• **Exercise goal**
Below are records; reproduce exactly the lines from the one that has "Continue the Blender" through the one that has "return points", ends included, and nothing more.

• **Data in this exercise**
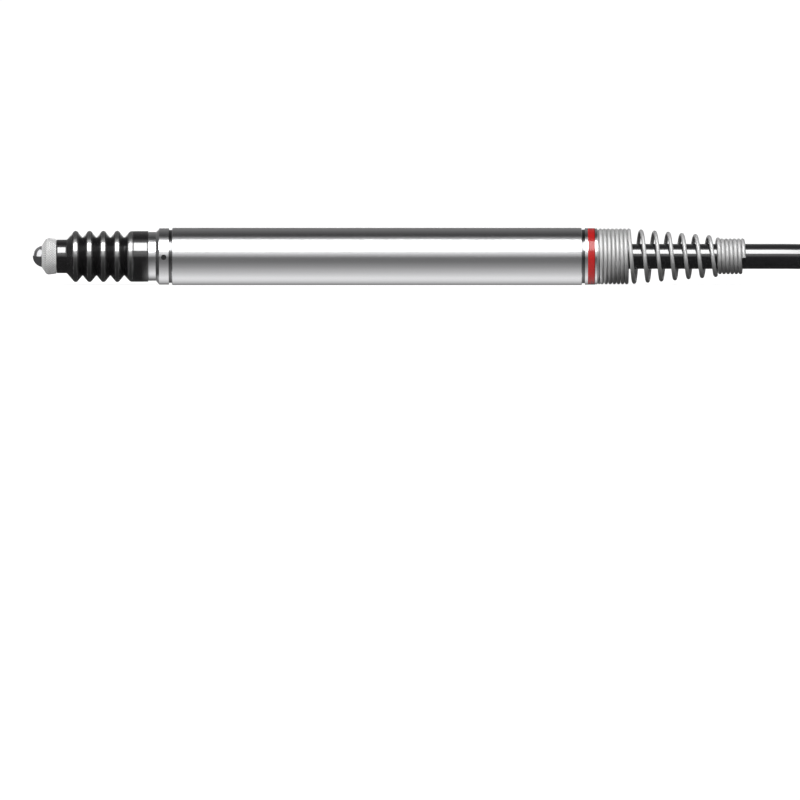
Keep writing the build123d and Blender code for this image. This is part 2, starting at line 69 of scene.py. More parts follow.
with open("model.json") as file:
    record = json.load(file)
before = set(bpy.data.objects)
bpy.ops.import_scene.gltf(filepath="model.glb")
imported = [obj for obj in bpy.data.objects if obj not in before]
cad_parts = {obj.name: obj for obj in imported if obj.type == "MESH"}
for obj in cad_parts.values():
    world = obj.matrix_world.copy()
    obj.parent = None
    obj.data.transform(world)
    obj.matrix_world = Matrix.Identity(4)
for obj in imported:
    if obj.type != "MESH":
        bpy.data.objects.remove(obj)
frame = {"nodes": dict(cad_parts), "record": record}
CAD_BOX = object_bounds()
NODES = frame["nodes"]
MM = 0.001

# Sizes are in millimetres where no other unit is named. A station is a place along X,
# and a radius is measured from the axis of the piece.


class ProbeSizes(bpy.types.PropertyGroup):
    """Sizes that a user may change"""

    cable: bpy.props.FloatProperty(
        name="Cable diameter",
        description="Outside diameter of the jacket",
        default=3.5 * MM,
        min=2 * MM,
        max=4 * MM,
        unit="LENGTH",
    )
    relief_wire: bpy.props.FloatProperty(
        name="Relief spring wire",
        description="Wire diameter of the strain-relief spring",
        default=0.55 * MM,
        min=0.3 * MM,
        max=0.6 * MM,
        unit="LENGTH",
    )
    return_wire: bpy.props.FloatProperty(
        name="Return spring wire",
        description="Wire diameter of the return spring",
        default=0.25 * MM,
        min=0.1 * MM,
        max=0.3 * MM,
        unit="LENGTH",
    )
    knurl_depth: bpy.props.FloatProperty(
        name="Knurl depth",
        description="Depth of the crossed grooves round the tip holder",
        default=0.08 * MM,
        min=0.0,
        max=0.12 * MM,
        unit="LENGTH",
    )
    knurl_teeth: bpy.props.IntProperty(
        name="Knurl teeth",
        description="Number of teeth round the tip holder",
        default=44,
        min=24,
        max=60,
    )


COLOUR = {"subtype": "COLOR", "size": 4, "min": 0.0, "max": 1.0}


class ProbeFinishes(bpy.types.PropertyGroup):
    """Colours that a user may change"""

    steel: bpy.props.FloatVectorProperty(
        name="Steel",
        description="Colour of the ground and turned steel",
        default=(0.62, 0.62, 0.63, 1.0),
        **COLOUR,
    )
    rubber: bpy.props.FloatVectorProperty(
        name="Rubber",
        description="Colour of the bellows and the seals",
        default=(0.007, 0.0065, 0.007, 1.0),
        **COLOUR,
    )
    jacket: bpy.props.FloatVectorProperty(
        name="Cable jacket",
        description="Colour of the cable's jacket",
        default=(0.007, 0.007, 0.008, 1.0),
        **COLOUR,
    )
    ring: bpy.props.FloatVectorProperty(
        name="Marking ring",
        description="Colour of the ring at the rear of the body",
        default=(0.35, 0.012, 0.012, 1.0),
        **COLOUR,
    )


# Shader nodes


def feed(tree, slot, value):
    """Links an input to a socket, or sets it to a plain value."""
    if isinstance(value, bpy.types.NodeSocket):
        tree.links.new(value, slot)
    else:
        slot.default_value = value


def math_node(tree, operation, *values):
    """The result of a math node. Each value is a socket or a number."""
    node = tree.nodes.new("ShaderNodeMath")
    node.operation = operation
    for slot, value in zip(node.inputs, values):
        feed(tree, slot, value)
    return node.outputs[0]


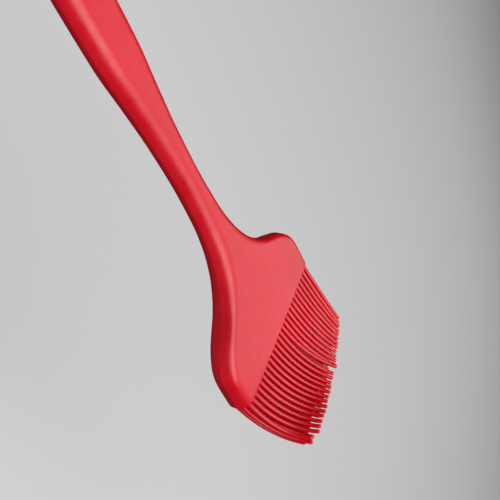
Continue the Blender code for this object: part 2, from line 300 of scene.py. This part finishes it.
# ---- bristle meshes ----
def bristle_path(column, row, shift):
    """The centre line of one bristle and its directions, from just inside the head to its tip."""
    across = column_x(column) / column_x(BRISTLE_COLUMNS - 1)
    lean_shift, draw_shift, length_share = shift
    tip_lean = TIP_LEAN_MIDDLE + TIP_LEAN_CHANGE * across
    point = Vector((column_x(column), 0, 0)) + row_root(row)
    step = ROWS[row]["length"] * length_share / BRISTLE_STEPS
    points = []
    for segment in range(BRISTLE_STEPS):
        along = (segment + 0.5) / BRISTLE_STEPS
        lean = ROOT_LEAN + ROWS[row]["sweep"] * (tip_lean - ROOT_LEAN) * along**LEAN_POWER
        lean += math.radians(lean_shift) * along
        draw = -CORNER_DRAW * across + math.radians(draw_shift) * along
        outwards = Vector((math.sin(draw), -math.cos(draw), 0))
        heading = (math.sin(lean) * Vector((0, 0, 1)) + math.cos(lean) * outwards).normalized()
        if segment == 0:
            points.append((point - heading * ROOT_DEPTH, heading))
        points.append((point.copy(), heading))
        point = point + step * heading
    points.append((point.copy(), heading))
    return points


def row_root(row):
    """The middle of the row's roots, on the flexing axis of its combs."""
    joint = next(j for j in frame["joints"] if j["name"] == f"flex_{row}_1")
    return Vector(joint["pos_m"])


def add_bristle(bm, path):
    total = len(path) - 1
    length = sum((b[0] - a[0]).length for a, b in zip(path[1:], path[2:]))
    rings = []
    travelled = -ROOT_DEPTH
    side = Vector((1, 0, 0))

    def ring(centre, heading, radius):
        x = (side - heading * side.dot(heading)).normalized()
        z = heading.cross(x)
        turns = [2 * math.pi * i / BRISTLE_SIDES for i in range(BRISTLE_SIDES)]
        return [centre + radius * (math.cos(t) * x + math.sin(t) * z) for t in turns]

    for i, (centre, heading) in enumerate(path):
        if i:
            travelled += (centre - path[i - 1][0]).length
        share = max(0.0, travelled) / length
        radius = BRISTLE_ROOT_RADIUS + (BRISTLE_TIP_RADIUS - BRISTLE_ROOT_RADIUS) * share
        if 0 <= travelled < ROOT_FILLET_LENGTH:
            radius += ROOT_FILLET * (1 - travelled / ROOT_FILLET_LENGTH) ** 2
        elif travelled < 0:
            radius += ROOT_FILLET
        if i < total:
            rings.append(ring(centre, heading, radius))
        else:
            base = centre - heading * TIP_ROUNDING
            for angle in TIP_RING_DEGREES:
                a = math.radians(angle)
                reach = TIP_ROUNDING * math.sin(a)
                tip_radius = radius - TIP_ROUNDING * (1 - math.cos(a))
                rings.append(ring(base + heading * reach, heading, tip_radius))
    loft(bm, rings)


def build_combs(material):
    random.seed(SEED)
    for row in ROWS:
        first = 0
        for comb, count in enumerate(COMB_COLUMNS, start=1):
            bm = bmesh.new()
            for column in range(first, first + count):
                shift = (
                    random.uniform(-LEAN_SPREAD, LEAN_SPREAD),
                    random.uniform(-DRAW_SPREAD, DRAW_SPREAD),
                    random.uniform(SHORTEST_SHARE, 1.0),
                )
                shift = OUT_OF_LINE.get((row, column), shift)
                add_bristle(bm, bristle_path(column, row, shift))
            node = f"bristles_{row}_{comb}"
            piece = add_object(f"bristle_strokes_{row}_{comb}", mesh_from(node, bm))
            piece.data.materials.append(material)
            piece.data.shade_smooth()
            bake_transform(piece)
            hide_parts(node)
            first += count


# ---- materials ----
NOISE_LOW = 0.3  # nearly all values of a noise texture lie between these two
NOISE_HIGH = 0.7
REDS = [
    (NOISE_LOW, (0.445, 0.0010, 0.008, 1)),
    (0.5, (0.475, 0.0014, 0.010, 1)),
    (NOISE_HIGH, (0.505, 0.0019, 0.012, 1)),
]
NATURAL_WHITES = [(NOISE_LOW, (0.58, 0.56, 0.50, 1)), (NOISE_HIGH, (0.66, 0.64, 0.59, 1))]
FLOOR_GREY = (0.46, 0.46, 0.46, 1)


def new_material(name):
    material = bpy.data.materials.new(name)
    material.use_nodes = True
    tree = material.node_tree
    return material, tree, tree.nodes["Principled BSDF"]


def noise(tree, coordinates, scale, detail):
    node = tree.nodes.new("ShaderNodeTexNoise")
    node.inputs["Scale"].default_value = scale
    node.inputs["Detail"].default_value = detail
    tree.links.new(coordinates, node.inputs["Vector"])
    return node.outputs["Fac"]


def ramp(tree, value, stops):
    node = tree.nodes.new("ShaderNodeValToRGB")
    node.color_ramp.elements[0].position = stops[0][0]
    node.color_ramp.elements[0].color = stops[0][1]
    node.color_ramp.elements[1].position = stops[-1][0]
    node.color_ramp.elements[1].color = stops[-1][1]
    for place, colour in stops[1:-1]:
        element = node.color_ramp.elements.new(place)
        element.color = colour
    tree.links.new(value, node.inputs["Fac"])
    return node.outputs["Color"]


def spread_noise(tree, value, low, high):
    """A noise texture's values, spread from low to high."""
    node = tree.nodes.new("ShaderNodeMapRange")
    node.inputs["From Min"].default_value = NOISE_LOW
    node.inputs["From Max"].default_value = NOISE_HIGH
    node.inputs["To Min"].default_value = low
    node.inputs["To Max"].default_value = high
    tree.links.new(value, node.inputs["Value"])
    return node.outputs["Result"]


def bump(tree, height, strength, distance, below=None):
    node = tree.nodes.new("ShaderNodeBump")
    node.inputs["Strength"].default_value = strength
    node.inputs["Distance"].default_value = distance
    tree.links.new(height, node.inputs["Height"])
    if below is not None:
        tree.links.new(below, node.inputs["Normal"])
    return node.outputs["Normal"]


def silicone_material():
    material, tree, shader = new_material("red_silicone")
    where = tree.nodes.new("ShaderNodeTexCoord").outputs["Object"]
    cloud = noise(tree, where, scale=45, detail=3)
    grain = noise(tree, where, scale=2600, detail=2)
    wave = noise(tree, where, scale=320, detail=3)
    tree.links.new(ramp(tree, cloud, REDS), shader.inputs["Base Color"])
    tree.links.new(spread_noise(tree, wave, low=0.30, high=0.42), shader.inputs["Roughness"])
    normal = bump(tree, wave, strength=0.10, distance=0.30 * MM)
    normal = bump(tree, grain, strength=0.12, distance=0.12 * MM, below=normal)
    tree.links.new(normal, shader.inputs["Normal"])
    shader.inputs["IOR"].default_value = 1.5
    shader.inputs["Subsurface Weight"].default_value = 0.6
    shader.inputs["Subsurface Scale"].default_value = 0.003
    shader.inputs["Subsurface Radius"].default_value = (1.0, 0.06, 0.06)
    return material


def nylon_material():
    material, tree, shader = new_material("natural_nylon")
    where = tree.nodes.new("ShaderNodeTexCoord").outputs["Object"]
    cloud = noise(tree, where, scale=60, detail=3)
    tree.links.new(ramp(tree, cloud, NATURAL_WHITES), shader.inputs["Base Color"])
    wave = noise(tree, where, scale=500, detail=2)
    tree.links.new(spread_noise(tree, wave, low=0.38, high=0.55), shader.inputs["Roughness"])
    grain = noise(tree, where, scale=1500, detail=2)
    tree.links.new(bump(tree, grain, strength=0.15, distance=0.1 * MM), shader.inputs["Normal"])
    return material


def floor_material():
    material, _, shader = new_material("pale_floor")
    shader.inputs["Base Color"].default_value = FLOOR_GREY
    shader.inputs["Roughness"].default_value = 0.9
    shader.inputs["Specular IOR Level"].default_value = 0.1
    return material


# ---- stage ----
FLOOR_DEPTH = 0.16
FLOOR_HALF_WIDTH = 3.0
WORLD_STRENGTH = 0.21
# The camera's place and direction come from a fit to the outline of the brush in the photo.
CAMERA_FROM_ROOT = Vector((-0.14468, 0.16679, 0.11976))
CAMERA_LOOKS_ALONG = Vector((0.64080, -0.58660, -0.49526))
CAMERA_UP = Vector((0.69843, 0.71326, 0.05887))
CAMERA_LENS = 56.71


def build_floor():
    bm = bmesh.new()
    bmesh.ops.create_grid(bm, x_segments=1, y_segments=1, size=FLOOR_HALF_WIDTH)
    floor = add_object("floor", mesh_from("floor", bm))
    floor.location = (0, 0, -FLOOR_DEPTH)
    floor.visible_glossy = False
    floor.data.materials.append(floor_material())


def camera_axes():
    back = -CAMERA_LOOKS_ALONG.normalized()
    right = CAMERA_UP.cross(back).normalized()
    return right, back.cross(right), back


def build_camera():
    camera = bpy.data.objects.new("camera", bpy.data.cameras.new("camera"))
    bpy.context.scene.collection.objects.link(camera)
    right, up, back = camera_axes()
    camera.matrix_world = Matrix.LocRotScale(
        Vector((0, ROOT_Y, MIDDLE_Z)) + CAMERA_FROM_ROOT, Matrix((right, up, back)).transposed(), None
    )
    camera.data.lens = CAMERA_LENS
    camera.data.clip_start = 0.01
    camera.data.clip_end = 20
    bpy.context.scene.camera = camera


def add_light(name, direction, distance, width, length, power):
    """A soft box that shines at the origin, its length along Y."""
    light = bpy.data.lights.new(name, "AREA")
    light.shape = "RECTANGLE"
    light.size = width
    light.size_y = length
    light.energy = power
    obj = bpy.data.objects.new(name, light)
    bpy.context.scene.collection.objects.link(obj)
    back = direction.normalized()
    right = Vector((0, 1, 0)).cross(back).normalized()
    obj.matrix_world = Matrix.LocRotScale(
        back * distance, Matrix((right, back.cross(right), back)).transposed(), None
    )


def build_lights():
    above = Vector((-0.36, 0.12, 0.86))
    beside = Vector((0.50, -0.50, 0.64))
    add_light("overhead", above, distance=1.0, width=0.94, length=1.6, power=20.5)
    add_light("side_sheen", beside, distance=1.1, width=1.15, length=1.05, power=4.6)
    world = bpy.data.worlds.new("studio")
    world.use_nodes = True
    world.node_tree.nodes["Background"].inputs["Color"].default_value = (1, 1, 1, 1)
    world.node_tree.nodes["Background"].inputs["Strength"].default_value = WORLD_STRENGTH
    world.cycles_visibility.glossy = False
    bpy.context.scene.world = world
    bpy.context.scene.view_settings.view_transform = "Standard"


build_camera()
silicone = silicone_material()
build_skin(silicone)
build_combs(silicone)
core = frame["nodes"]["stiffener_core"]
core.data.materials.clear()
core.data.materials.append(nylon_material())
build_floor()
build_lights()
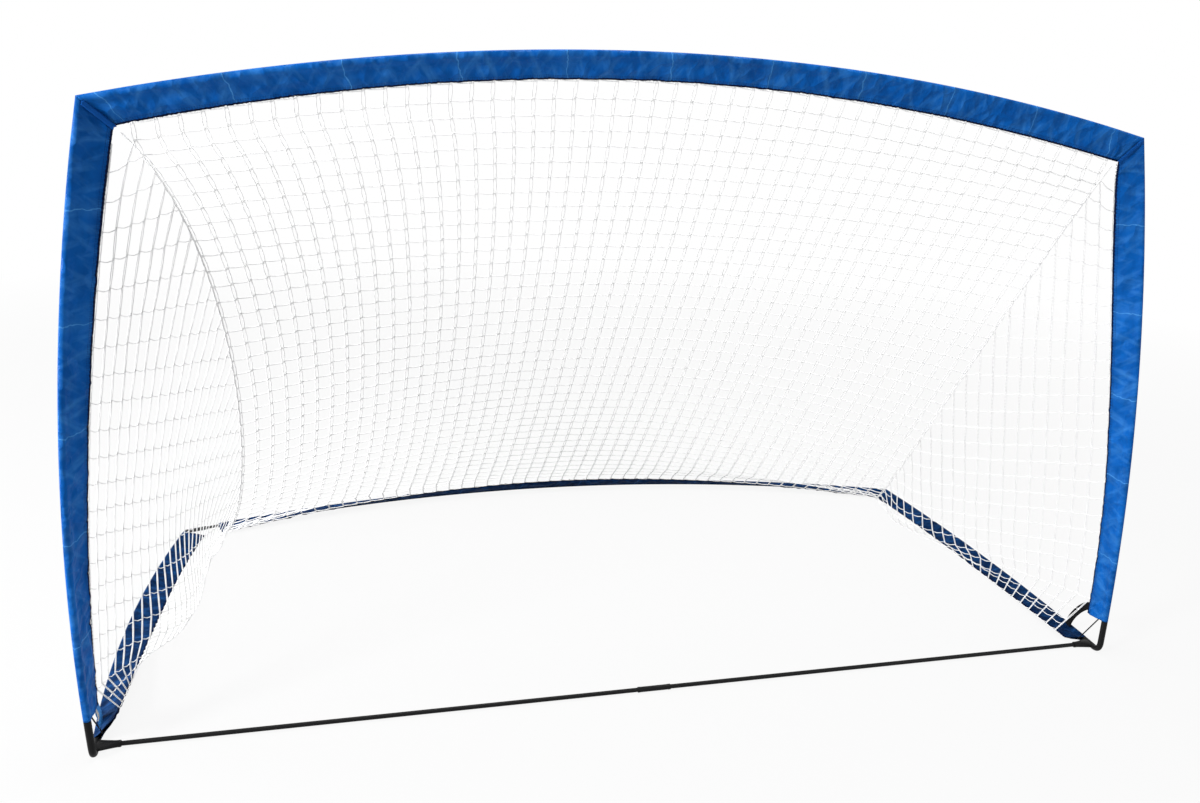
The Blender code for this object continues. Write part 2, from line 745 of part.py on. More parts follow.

• **Answer to the problem**
Continue the Blender code for this object: part 2, from line 300 of scene.py. This part finishes it.
# ---- bristle meshes ----
def bristle_path(column, row, shift):
    """The centre line of one bristle and its directions, from just inside the head to its tip."""
    across = column_x(column) / column_x(BRISTLE_COLUMNS - 1)
    lean_shift, draw_shift, length_share = shift
    tip_lean = TIP_LEAN_MIDDLE + TIP_LEAN_CHANGE * across
    point = Vector((column_x(column), 0, 0)) + row_root(row)
    step = ROWS[row]["length"] * length_share / BRISTLE_STEPS
    points = []
    for segment in range(BRISTLE_STEPS):
        along = (segment + 0.5) / BRISTLE_STEPS
        lean = ROOT_LEAN + ROWS[row]["sweep"] * (tip_lean - ROOT_LEAN) * along**LEAN_POWER
        lean += math.radians(lean_shift) * along
        draw = -CORNER_DRAW * across + math.radians(draw_shift) * along
        outwards = Vector((math.sin(draw), -math.cos(draw), 0))
        heading = (math.sin(lean) * Vector((0, 0, 1)) + math.cos(lean) * outwards).normalized()
        if segment == 0:
            points.append((point - heading * ROOT_DEPTH, heading))
        points.append((point.copy(), heading))
        point = point + step * heading
    points.append((point.copy(), heading))
    return points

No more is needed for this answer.